While I said I would not critique the magick/witchcraft in the book, I do want to point to a spell that is relevant to this discussion. On page 131, a spell to summon Ares was written by Taylor. The spell is used when you need courage. Taylor instructs how to call upon Ares and release him. To me, this is just a spicey affirmation. It is not magic to chew on something and do visualizations – though that may be what magick is in modern witchcraft. See the distinction? The thing in the spell that is magic to a Greek is the premise that you can summon and release a God. That idea and language is mageia to Greeks, an unwanted or dangerous practice even if people did it in the ancient world; it is something you should not do. Please read Magic, Ancient Greek Religion, and Orphism for more.

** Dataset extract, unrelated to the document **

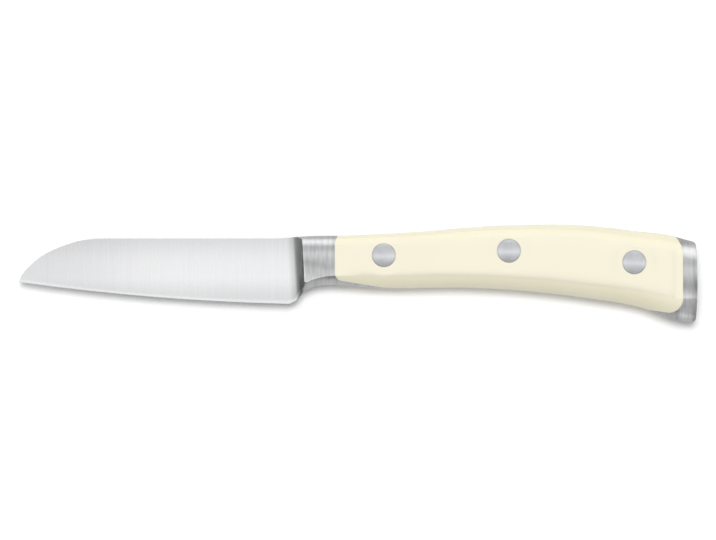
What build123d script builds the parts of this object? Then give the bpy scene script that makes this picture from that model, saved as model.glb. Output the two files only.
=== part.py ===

It is problematic that authors like Taylor, so far in this introduction, attempt to equivocate the modern term magick with Greek mageia found in primary sources or to the discourse on magic in scholarship. These are all different things.
One way in which scholars have tried to explain the difference between magic and religion is through the dichotomy of normative and non-normative religious practice. Religion is normative and magic, non-normative. Magick within the Western Esoteric Tradition is its own valid thing, and if spells like the one above is typical for how a witch relates to the Gods, that is, by academic definition, normative religious practice and not magic (non-normative). Magick and spells are just other words for prayer in this case.

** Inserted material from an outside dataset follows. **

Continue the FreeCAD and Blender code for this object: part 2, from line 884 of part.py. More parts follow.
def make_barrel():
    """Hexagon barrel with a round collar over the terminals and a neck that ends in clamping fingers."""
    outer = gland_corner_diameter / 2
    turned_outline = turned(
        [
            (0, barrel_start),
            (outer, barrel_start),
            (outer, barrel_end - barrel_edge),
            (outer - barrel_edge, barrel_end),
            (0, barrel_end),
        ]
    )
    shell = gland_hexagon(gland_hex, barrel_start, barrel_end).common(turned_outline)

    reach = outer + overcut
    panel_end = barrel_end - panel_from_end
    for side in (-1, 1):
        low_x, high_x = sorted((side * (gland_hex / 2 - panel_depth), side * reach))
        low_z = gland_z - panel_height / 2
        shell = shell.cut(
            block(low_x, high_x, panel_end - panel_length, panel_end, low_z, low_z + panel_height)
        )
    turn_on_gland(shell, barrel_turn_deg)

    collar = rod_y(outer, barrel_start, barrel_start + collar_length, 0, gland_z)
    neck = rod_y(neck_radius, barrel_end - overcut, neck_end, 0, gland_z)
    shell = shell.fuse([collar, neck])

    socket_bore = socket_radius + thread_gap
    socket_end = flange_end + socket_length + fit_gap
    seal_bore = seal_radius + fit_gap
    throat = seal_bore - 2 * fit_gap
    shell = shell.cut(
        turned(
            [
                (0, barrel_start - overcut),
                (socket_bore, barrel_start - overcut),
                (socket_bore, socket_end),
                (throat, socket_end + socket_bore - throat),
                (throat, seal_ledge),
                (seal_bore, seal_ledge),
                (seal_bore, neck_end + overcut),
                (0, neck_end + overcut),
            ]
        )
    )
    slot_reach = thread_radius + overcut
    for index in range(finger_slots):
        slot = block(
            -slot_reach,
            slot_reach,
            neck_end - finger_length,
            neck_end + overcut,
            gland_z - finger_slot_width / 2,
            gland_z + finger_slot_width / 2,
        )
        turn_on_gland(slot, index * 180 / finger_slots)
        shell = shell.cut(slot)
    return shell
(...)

A scholar of religion would likely describe a modern witches' magick as ‘prayer.’ For example, there is a “spell” for safe travels on page 62. Asking the divine to grant you a safe journey is as human as one can get and is the most basic and universal type of prayer. Again, Magick is a normative religious practice in Modern Witchcraft.

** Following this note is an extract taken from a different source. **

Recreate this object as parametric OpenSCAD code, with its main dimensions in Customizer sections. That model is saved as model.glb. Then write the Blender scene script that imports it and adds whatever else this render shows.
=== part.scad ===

As I further read and review this book, I may comment more on the specific spells in the book and evaluate them in terms of whether they would be considered ‘magic’ by Greek standards. This should be noted in some way since the authors conflate magick with magic - pointing out the divergence will help to further understand the difference between modern magick and ancient magic and how scholarship is used by Pagans/Witches in the creation of their religions.
This is the end of part 1 of my review.
Apologies my dear scholar, but your comment on the spell in this book is also a misunderstanding of contemporary magick. The Spell to Summon Courage is not just a spicy affirmation. It is an invocation in the Wiccan sense of the word. An academic would likely call this "ritual partial possession." It is a known practice in various cultures and recognized by a variety of academics but especially anthropologists. Your reduction of a spell as prayer is also misguided. Neopagans do have a concept of prayer separate from spells. In spellwork the neopagan witch engages in what archeologist Chris Gosden (I believe out of Oxford?) Transactional Participation. A prayer (using Gosden's model) would be Transcendtal Participation.
I personally know Jason Mankey (not well but I do know him). His scholarship and understanding of history is lacking but for this book he and Taylor make it clear that they are not attempting Hellenic Reconstruction at all.
All that said I look forward to listening to your podcast episode of this review because I agree with you. Mankey and Taylor absolutely should have used an academic scholarship consultant.